- Episode no.: Season 1 Episode 24
- Directed by: Jackie Cooper
- Story by: Larry Gelbart
- Teleplay by: Robert Klane; Larry Gelbart;
- Production code: J324
- Original air date: March 25, 1973

Episode chronology
| ← Previous "Ceasefire" | Next → "Divided We Stand" |
- M*A*S*H season 1

= Showtime (M*A*S*H) =

"Showtime" is the 24th and final episode of the first season of the American television series M*A*S*H. It originally aired on March 25, 1973.

==Plot==
A USO show is held at the 4077th, featuring stand-up comic Jackie Flash (Joey Forman) and female singing trio The Miller Sisters (Marilyn King, Jean Turrell and Joan Lucksinger), augmented by backup band Charlie Keller and His Claire-de-Lunatics. The performance is juxtaposed with scenes from everyday life in the camp. Henry's wife gives birth to a son. Though Henry is depressed by not being able to see his new baby, Radar cheers him up by arranging for one of the camp's laundry workers to let him hold hers. The camp dentist receives his discharge orders and takes great pains to avoid injury and illness before he starts his trip home, only to crash his jeep and end up in traction. Frank plays a series of practical jokes on Hawkeye, sabotaging the still to spray him in the face, causing a bucket of water to fall and soak him, and rigging the showerheads to malfunction when he tries to take a shower. Hawkeye gets the last laugh by collapsing the officers' latrine tent on top of Frank while he is using it.

==Production notes==
"Showtime" is structurally similar to "Dear Dad" and "Dear Dad...Again," in which it lacks the conventional linear structure of most television programs. It uses moments from the USO show, styled like the ones hosted by Bob Hope, to make commentary and contrast the ugliness of war with the fluff of the performances in the show.

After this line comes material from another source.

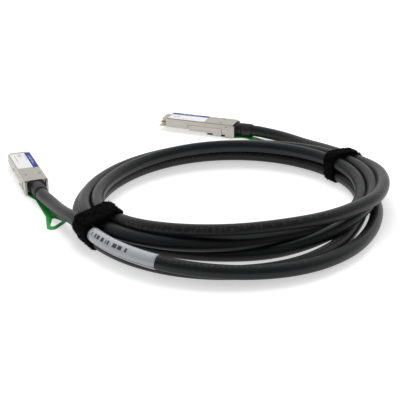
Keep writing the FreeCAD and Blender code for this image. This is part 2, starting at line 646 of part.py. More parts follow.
def cable_label(coil):
    """The printed sleeve round the outermost front strand, where it stands out of the coil."""
    last = [s for s in ring_stations() if s[0] > ring_stations()[-1][0] - 3 * STATION_STEP]
    turns_before = 360 * math.floor(last[-1][0] / 360)
    points = []
    for azimuth in (LABEL_FIRST_AZIMUTH, (LABEL_FIRST_AZIMUTH + LABEL_LAST_AZIMUTH) / 2, LABEL_LAST_AZIMUTH):
        wanted = azimuth + turns_before
        first, second = next(pair for pair in zip(last, last[1:]) if pair[1][0] >= wanted)
        share = (wanted - first[0]) / (second[0] - first[0])
        points.append(coil_point(azimuth, *(first[k] + share * (second[k] - first[k]) for k in (1, 2))))
    arc = Part.Arc(*points).toShape()
    tangent = arc.tangentAt(arc.FirstParameter)
    section = Part.Wire(Part.makeCircle(CABLE_RADIUS + CABLE_LABEL_THICKNESS, points[0], tangent))
    sleeve = Part.Wire(arc).makePipeShell([section], True, False)
    reach = sleeve.BoundBox
    floor = box(reach.XMin, reach.XMax, reach.YMin, reach.YMax, min(reach.ZMin, 0.0) - 1, 0)
    return largest(sleeve.cut([coil, floor]))


def strand_of(point):
    """(radius, height) of a place in the coil."""
    return (math.hypot(point.x - COIL_CENTRE[0], point.y - COIL_CENTRE[1]), point.z)


def write_plug(suffix, plug):
    """Write the pieces of one plug."""
    pieces = {
        "base_shell": base_shell(),
        "top_cover": top_cover(),
        "cover_screws": cover_screws(),
        "paddle_card": paddle_card(),
        "contact_fingers": contact_fingers(),
        "cable_boot": cable_boot(),
        "crimp_ring": crimp_ring(),
        "wire_pairs": wire_pairs(),
        "latch_slider": latch_slider(),
        "return_springs": return_springs(),
        "pull_tab": pull_tab(plug["drift"], plug["tab_bend"]),
        "plug_label": plug_label(),
    }
    for name, shape in pieces.items():
        write(name + "_" + suffix, to_row(shape, plug))


def write(name, shape):
    """Write one node's solid."""
    shape.exportStep("parts/" + name + ".step")


def write_cable():
    """Write the coil, the two tails, the straps and the cable's label."""
    stations = ring_stations()
    first_turn = coil_point(*stations[0])
    last_turn = coil_point(*stations[-1])
    start_a = boot_points(PLUGS["a"])
    start_b = boot_points(PLUGS["b"])
    route_a = start_a + [V(*point) for point in TAIL_A] + [first_turn]
    route_b = [last_turn] + [V(*point) for point in TAIL_B] + start_b[::-1]
    coil = cable_coil()
    tail_a = largest(tail_tube(route_a, "tail a").cut(coil))
    tail_b = largest(tail_tube(route_b, "tail b").cut(coil))
    write("cable_coil", coil)
    write("cable_tail_a", tail_a)
    write("cable_tail_b", tail_b)
    back_strand = strand_of(route_a[6])
    front_strand = strand_of(last_turn)
    fillings = [coil, tail_a, tail_b]
    write("strap_back", strap(STRAP_BACK_AZIMUTH, STRAP_BACK_WIDTH, back_strand, fillings))
    write("strap_front", strap(STRAP_FRONT_AZIMUTH, STRAP_FRONT_WIDTH, front_strand, fillings))
    write("cable_label", cable_label(coil))


os.makedirs("parts", exist_ok=True)
for suffix, plug in PLUGS.items():
    write_plug(suffix, plug)
write_cable()
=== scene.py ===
"""A coiled direct attach copper cable on a white floor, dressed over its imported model."""
import math

import bpy
import bmesh
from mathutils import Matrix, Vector


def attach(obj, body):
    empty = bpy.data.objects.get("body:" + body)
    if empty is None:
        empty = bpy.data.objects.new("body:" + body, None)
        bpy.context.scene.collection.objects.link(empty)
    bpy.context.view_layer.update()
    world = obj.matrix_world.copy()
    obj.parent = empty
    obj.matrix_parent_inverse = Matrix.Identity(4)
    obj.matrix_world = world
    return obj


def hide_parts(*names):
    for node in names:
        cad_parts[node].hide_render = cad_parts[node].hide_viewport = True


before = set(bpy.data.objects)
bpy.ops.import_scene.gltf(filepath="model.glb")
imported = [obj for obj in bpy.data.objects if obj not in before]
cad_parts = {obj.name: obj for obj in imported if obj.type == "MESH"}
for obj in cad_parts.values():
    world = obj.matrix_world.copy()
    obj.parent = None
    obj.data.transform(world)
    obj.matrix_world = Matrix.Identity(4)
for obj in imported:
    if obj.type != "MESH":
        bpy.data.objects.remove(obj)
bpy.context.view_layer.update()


# ---- the studio ------------------------------------------------------------------------------
# A plain white sweep under soft light, and a camera that looks down on the coil at a low angle.
# The floor is matt white card, which keeps a faint shadow where the cable touches it.
MM = 0.001


def linear(code):
    """An sRGB hex colour as linear red, green, blue and alpha."""
    parts = [int(code[i:i + 2], 16) / 255 for i in (0, 2, 4)]
    low = 0.04045
    curved = [c / 12.92 if c <= low else ((c + 0.055) / 1.055) ** 2.4 for c in parts]
    return (*curved, 1.0)


def add(tree, kind, inputs=None, **settings):
    """Add a node with its settings, its values and the links into it."""
    node = tree.nodes.new(kind)
    for name, value in settings.items():
        setattr(node, name, value)
    for name, value in (inputs or {}).items():
        if isinstance(value, bpy.types.NodeSocket):
            tree.links.new(value, node.inputs[name])
        else:
            node.inputs[name].default_value = value
    return node


def new_material(name):
    """An empty material, its tree and its output node."""
    material = bpy.data.materials.new(name)
    material.use_nodes = True
    material.node_tree.nodes.clear()
    output = add(material.node_tree, "ShaderNodeOutputMaterial")
    return material, material.node_tree, output


def new_object(name, vertices, faces, material):
    """A smooth mesh object at the origin."""
    mesh = bpy.data.meshes.new(name)
    mesh.from_pydata([tuple(v) for v in vertices], [], faces)
    mesh.shade_smooth()
    mesh.materials.append(material)
    piece = bpy.data.objects.new(name, mesh)
    bpy.context.collection.objects.link(piece)
    return piece


# matt card: an even white, lifted to full white by a glow that is only seen and lights nothing
FLOOR_SIZE = 8.0
FLOOR_GLOW = 0.52
half = FLOOR_SIZE / 2
card, tree, output = new_material("matt_white_card")
path = add(tree, "ShaderNodeLightPath")
glossy = add(tree, "ShaderNodeMath", {0: path.outputs["Is Camera Ray"],
                                      1: path.outputs["Is Glossy Ray"]}, operation="MAXIMUM")
seen = add(tree, "ShaderNodeMath", {0: glossy.outputs[0],
                                    1: path.outputs["Is Transmission Ray"]}, operation="MAXIMUM")
surface = add(tree, "ShaderNodeBsdfDiffuse", {"Color": linear("E4E4E4")})
strength = add(tree, "ShaderNodeMath", {0: seen.outputs[0], 1: FLOOR_GLOW}, operation="MULTIPLY")
glow = add(tree, "ShaderNodeEmission", {"Strength": strength.outputs[0]})
both = add(tree, "ShaderNodeAddShader", {0: surface.outputs[0], 1: glow.outputs[0]})
tree.links.new(both.outputs[0], output.inputs["Surface"])
floor_corners = [(-half, -half, 0), (half, -half, 0), (half, half, 0), (-half, half, 0)]
floor = new_object("floor", floor_corners, [(0, 1, 2, 3)], card)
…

At one point during the band's performance, Radar launches into a drum solo. This was not overdubbed, but was an actual live performance by Gary Burghoff, who had experience as a drummer. He suggested that Radar play in the episode as a means of paying homage to jazz drummer Gene Krupa, whom Burghoff greatly admired; Krupa allowed the actor to use his drum kit for the scene.

==Guest cast==
- John Orchard – Ugly John: this episode marked the last appearance of the Ugly John character (a carryover figure from the original novel and movie); however, Orchard did appear in the 1979 episode "Captains Outrageous" as a different character.